*TASK DESCRIPTION*: Verbatim output of all the material below is required.

:::

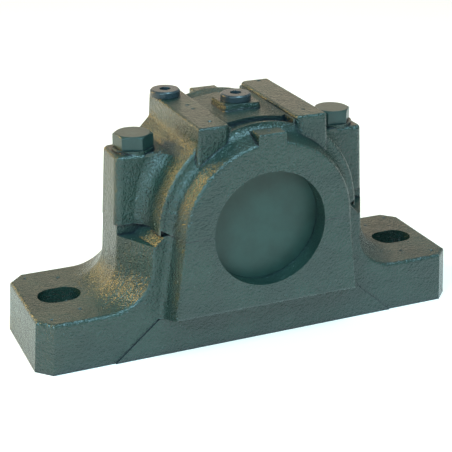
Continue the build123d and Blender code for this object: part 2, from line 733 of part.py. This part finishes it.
def main():
    """Build every piece and write one STEP file for each."""
    pieces = {
        "housing_base": housing_base(),
        "housing_cap": housing_cap(),
        "cap_bolt_left": cap_bolt(-BOLT_PITCH_HALF, BOLT_TURN_LEFT),
        "cap_bolt_right": cap_bolt(BOLT_PITCH_HALF, BOLT_TURN_RIGHT),
        "dowel_front_left": dowel(-1),
        "dowel_rear_right": dowel(1),
        "grease_plug_centre": grease_plug(0, 0, BOSS_TOP, 10),
        "grease_plug_rail": grease_plug(RAIL_PLUG_X, RAIL_PLUG_Y, RAIL_TOP, 25),
        "end_cover": end_cover(),
        "end_cover_ring": end_cover_ring(),
        "rear_seal_upper": rear_seal(True),
        "rear_seal_lower": rear_seal(False),
        "locating_ring_front": locating_ring(-1),
        "locating_ring_rear": locating_ring(1),
        "bearing_outer_ring": bearing_outer_ring(),
        "bearing_inner_ring": bearing_inner_ring(),
        "bearing_cage": bearing_cage(),
        "bearing_rollers": Compound(around_bore(roller(), ROLLER_COUNT)),
        "adapter_sleeve": adapter_sleeve(),
        "lock_washer": lock_washer(),
        "lock_nut": lock_nut(),
    }
    os.makedirs("parts", exist_ok=True)
    for name, piece in pieces.items():
        export_step(piece, f"parts/{name}.step")



main()
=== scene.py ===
import bpy
import json
import math
from mathutils import Matrix, Vector

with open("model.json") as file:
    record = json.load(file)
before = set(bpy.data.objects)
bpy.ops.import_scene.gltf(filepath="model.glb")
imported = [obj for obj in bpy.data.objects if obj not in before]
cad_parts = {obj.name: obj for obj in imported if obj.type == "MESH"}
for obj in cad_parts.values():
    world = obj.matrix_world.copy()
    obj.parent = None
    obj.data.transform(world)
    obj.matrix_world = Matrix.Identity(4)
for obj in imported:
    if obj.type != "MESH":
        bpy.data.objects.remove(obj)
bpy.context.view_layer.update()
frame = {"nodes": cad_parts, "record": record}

# ---- camera, metres and degrees, lens and sensor in millimetres ----
AZIMUTH = -23.66
ELEVATION = 22.63
ROLL = 0.34
DISTANCE = 0.68571
TARGET = Vector((-0.00529, 0.0, 0.05419))
LENS = 95.65
SENSOR_WIDTH = 36
NEAREST_SEEN = 0.05
FARTHEST_SEEN = 20

# ---- floor and surroundings ----
FLOOR_SIZE = 20
FLOOR_COLOR = (0.72, 0.70, 0.65, 1)
FLOOR_ROUGHNESS = 0.95
FLOOR_SPECULAR = 0.1
FLOOR_GLOW = 0.46
GLOW_COLOR = (1, 1, 1, 1)
COOL_WORLD = (0.36, 0.44, 0.42, 1)
WARM_WORLD = (1.00, 0.94, 0.84, 1)
WORLD_STRENGTH = 0.48
WARM_WAY = (0.0, 0.90, 0.25)
WARM_LIMITS = (-0.3, 0.8)

# ---- lamps: name, place, size, watts, colour ----
COOL_LIGHT = (0.46, 0.84, 1.0)
WARM_LIGHT = (1.0, 0.64, 0.18)
AMBER_LIGHT = (1.0, 0.72, 0.42)
TEAL_LIGHT = (0.50, 1.0, 0.92)
SOFT_LIGHTS = [
    ("cool_above", (0.15, -0.55, 1.15), 0.52, 14.5, COOL_LIGHT),
    ("cool_left", (-0.78, -0.66, 0.80), 0.32, 13.0, COOL_LIGHT),
    ("warm_left", (-0.92, 0.72, 0.50), 0.42, 13.0, WARM_LIGHT),
    ("warm_behind", (0.45, 1.45, 0.62), 1.30, 3.0, AMBER_LIGHT),
    ("fill_front", (0.60, -1.30, 0.70), 1.20, 2.0, TEAL_LIGHT),
]
LIGHT_AIM = Vector((0, 0, 0.07))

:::

*ANSWER TO THE PROBLEM*:
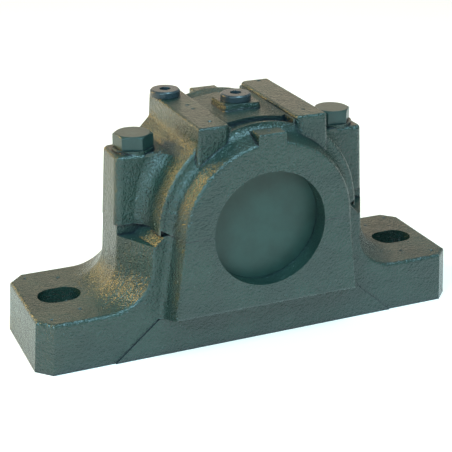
Continue the build123d and Blender code for this object: part 2, from line 733 of part.py. This part finishes it.
def main():
    """Build every piece and write one STEP file for each."""
    pieces = {
        "housing_base": housing_base(),
        "housing_cap": housing_cap(),
        "cap_bolt_left": cap_bolt(-BOLT_PITCH_HALF, BOLT_TURN_LEFT),
        "cap_bolt_right": cap_bolt(BOLT_PITCH_HALF, BOLT_TURN_RIGHT),
        "dowel_front_left": dowel(-1),
        "dowel_rear_right": dowel(1),
        "grease_plug_centre": grease_plug(0, 0, BOSS_TOP, 10),
        "grease_plug_rail": grease_plug(RAIL_PLUG_X, RAIL_PLUG_Y, RAIL_TOP, 25),
        "end_cover": end_cover(),
        "end_cover_ring": end_cover_ring(),
        "rear_seal_upper": rear_seal(True),
        "rear_seal_lower": rear_seal(False),
        "locating_ring_front": locating_ring(-1),
        "locating_ring_rear": locating_ring(1),
        "bearing_outer_ring": bearing_outer_ring(),
        "bearing_inner_ring": bearing_inner_ring(),
        "bearing_cage": bearing_cage(),
        "bearing_rollers": Compound(around_bore(roller(), ROLLER_COUNT)),
        "adapter_sleeve": adapter_sleeve(),
        "lock_washer": lock_washer(),
        "lock_nut": lock_nut(),
    }
    os.makedirs("parts", exist_ok=True)
    for name, piece in pieces.items():
        export_step(piece, f"parts/{name}.step")



main()
=== scene.py ===
import bpy
import json
import math
from mathutils import Matrix, Vector

with open("model.json") as file:
    record = json.load(file)
before = set(bpy.data.objects)
bpy.ops.import_scene.gltf(filepath="model.glb")
imported = [obj for obj in bpy.data.objects if obj not in before]
cad_parts = {obj.name: obj for obj in imported if obj.type == "MESH"}
for obj in cad_parts.values():
    world = obj.matrix_world.copy()
    obj.parent = None
    obj.data.transform(world)
    obj.matrix_world = Matrix.Identity(4)
for obj in imported:
    if obj.type != "MESH":
        bpy.data.objects.remove(obj)
bpy.context.view_layer.update()
frame = {"nodes": cad_parts, "record": record}

# ---- camera, metres and degrees, lens and sensor in millimetres ----
AZIMUTH = -23.66
ELEVATION = 22.63
ROLL = 0.34
DISTANCE = 0.68571
TARGET = Vector((-0.00529, 0.0, 0.05419))
LENS = 95.65
SENSOR_WIDTH = 36
NEAREST_SEEN = 0.05
FARTHEST_SEEN = 20

# ---- floor and surroundings ----
FLOOR_SIZE = 20
FLOOR_COLOR = (0.72, 0.70, 0.65, 1)
FLOOR_ROUGHNESS = 0.95
FLOOR_SPECULAR = 0.1
FLOOR_GLOW = 0.46
GLOW_COLOR = (1, 1, 1, 1)
COOL_WORLD = (0.36, 0.44, 0.42, 1)
WARM_WORLD = (1.00, 0.94, 0.84, 1)
WORLD_STRENGTH = 0.48
WARM_WAY = (0.0, 0.90, 0.25)
WARM_LIMITS = (-0.3, 0.8)

# ---- lamps: name, place, size, watts, colour ----
COOL_LIGHT = (0.46, 0.84, 1.0)
WARM_LIGHT = (1.0, 0.64, 0.18)
AMBER_LIGHT = (1.0, 0.72, 0.42)
TEAL_LIGHT = (0.50, 1.0, 0.92)
SOFT_LIGHTS = [
    ("cool_above", (0.15, -0.55, 1.15), 0.52, 14.5, COOL_LIGHT),
    ("cool_left", (-0.78, -0.66, 0.80), 0.32, 13.0, COOL_LIGHT),
    ("warm_left", (-0.92, 0.72, 0.50), 0.42, 13.0, WARM_LIGHT),
    ("warm_behind", (0.45, 1.45, 0.62), 1.30, 3.0, AMBER_LIGHT),
    ("fill_front", (0.60, -1.30, 0.70), 1.20, 2.0, TEAL_LIGHT),
]
LIGHT_AIM = Vector((0, 0, 0.07))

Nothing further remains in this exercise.